__Short problem__. Each line should be copied exactly.

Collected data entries
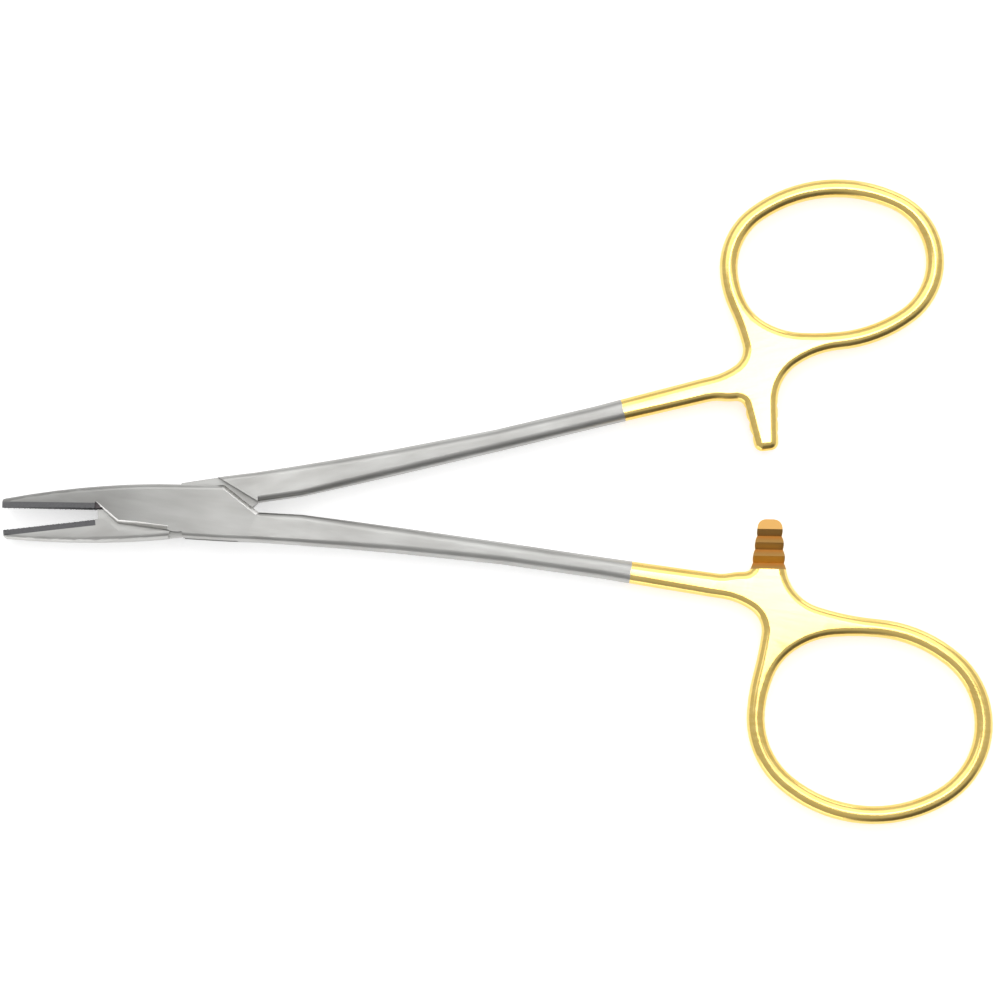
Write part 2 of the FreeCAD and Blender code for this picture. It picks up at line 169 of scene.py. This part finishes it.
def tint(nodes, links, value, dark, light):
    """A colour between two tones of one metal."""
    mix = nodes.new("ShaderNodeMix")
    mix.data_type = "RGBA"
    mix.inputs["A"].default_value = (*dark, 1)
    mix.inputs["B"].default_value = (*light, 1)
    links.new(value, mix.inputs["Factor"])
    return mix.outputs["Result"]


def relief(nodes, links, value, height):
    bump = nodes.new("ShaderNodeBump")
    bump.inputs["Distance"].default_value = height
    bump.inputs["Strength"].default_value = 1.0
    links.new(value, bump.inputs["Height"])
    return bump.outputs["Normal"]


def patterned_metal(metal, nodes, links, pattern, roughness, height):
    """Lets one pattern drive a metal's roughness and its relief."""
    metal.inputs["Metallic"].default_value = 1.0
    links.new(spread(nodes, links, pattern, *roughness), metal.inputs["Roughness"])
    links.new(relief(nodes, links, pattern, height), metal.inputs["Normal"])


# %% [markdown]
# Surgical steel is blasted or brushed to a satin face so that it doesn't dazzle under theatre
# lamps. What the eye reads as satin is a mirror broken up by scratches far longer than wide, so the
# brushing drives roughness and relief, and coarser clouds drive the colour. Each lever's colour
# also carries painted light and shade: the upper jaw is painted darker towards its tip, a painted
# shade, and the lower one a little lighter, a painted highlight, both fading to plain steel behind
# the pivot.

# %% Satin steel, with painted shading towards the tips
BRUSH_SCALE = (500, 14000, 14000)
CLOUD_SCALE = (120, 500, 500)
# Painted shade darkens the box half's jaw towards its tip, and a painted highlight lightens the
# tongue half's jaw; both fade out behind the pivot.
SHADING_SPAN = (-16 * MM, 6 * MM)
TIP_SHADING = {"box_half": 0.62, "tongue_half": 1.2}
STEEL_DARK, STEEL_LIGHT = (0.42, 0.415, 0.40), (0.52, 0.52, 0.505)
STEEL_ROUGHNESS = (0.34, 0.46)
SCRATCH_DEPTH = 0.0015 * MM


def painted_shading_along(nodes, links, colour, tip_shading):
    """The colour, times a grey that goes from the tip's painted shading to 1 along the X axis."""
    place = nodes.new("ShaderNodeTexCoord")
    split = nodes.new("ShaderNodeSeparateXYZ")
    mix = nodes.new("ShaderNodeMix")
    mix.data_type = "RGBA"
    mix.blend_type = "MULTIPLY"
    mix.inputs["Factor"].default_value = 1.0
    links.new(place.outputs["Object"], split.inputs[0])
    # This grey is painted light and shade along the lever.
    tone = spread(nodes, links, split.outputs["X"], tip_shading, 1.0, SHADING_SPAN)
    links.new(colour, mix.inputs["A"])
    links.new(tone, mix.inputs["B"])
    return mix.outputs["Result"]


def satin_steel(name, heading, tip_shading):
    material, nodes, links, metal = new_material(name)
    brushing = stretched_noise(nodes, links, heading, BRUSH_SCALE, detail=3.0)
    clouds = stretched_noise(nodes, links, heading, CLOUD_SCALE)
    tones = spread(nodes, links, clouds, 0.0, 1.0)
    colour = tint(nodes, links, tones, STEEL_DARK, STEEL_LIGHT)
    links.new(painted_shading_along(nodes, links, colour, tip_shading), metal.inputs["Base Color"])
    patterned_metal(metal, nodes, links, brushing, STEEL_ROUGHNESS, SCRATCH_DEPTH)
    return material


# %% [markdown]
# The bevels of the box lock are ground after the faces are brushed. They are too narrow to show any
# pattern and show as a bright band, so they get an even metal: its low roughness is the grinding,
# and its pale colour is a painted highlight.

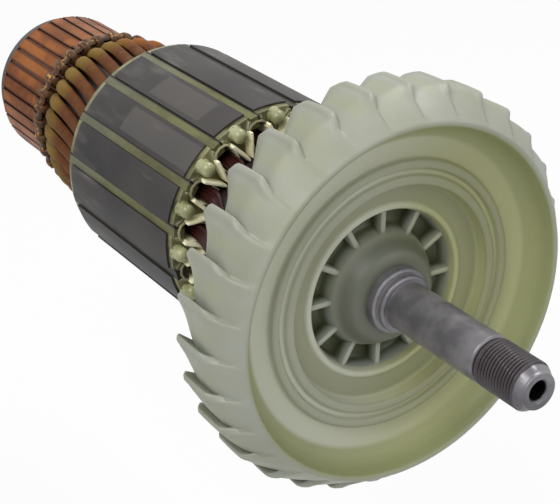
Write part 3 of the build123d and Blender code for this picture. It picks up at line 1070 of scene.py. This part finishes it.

__Problem solution__.
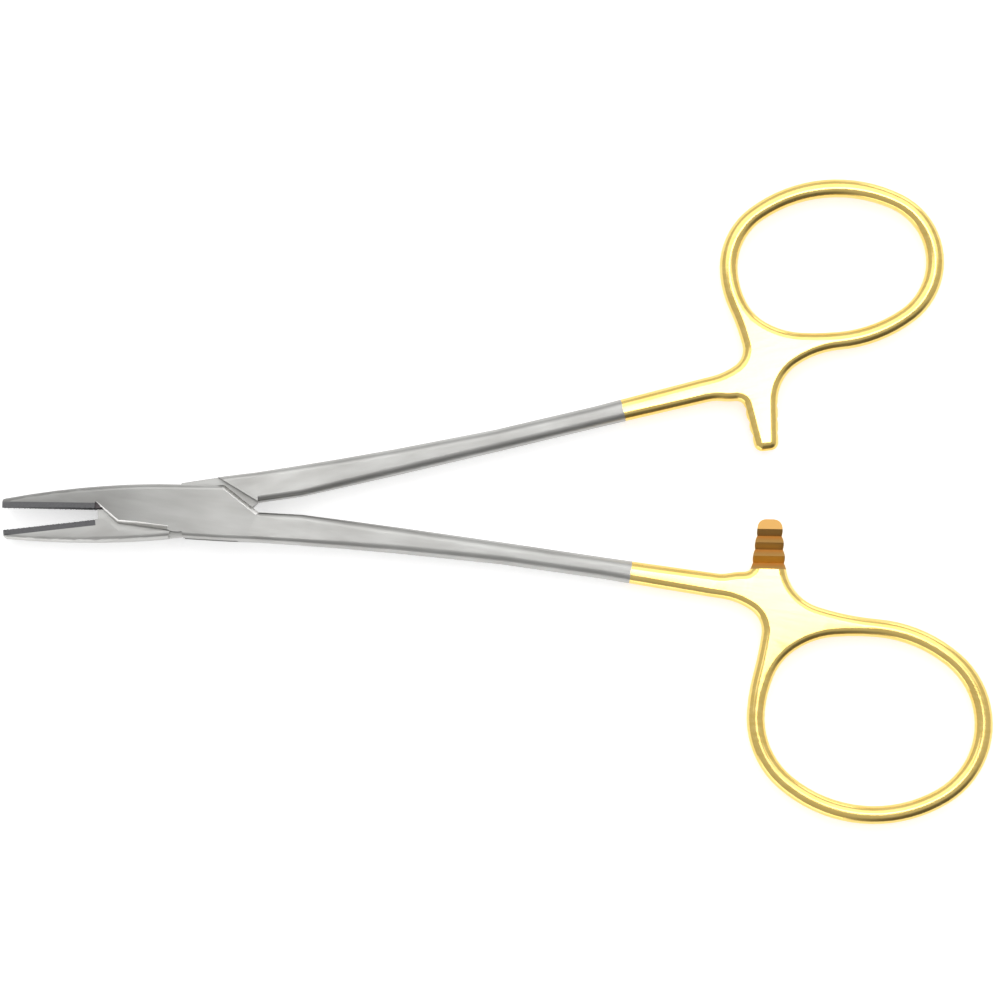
Write part 2 of the FreeCAD and Blender code for this picture. It picks up at line 169 of scene.py. This part finishes it.
def tint(nodes, links, value, dark, light):
    """A colour between two tones of one metal."""
    mix = nodes.new("ShaderNodeMix")
    mix.data_type = "RGBA"
    mix.inputs["A"].default_value = (*dark, 1)
    mix.inputs["B"].default_value = (*light, 1)
    links.new(value, mix.inputs["Factor"])
    return mix.outputs["Result"]


def relief(nodes, links, value, height):
    bump = nodes.new("ShaderNodeBump")
    bump.inputs["Distance"].default_value = height
    bump.inputs["Strength"].default_value = 1.0
    links.new(value, bump.inputs["Height"])
    return bump.outputs["Normal"]


def patterned_metal(metal, nodes, links, pattern, roughness, height):
    """Lets one pattern drive a metal's roughness and its relief."""
    metal.inputs["Metallic"].default_value = 1.0
    links.new(spread(nodes, links, pattern, *roughness), metal.inputs["Roughness"])
    links.new(relief(nodes, links, pattern, height), metal.inputs["Normal"])


# %% [markdown]
# Surgical steel is blasted or brushed to a satin face so that it doesn't dazzle under theatre
# lamps. What the eye reads as satin is a mirror broken up by scratches far longer than wide, so the
# brushing drives roughness and relief, and coarser clouds drive the colour. Each lever's colour
# also carries painted light and shade: the upper jaw is painted darker towards its tip, a painted
# shade, and the lower one a little lighter, a painted highlight, both fading to plain steel behind
# the pivot.

# %% Satin steel, with painted shading towards the tips
BRUSH_SCALE = (500, 14000, 14000)
CLOUD_SCALE = (120, 500, 500)
# Painted shade darkens the box half's jaw towards its tip, and a painted highlight lightens the
# tongue half's jaw; both fade out behind the pivot.
SHADING_SPAN = (-16 * MM, 6 * MM)
TIP_SHADING = {"box_half": 0.62, "tongue_half": 1.2}
STEEL_DARK, STEEL_LIGHT = (0.42, 0.415, 0.40), (0.52, 0.52, 0.505)
STEEL_ROUGHNESS = (0.34, 0.46)
SCRATCH_DEPTH = 0.0015 * MM


def painted_shading_along(nodes, links, colour, tip_shading):
    """The colour, times a grey that goes from the tip's painted shading to 1 along the X axis."""
    place = nodes.new("ShaderNodeTexCoord")
    split = nodes.new("ShaderNodeSeparateXYZ")
    mix = nodes.new("ShaderNodeMix")
    mix.data_type = "RGBA"
    mix.blend_type = "MULTIPLY"
    mix.inputs["Factor"].default_value = 1.0
    links.new(place.outputs["Object"], split.inputs[0])
    # This grey is painted light and shade along the lever.
    tone = spread(nodes, links, split.outputs["X"], tip_shading, 1.0, SHADING_SPAN)
    links.new(colour, mix.inputs["A"])
    links.new(tone, mix.inputs["B"])
    return mix.outputs["Result"]


def satin_steel(name, heading, tip_shading):
    material, nodes, links, metal = new_material(name)
    brushing = stretched_noise(nodes, links, heading, BRUSH_SCALE, detail=3.0)
    clouds = stretched_noise(nodes, links, heading, CLOUD_SCALE)
    tones = spread(nodes, links, clouds, 0.0, 1.0)
    colour = tint(nodes, links, tones, STEEL_DARK, STEEL_LIGHT)
    links.new(painted_shading_along(nodes, links, colour, tip_shading), metal.inputs["Base Color"])
    patterned_metal(metal, nodes, links, brushing, STEEL_ROUGHNESS, SCRATCH_DEPTH)
    return material


# %% [markdown]
# The bevels of the box lock are ground after the faces are brushed. They are too narrow to show any
# pattern and show as a bright band, so they get an even metal: its low roughness is the grinding,
# and its pale colour is a painted highlight.

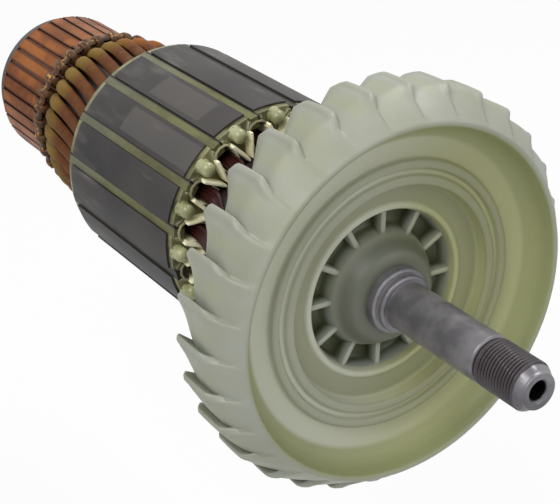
Write part 3 of the build123d and Blender code for this picture. It picks up at line 1070 of scene.py. This part finishes it.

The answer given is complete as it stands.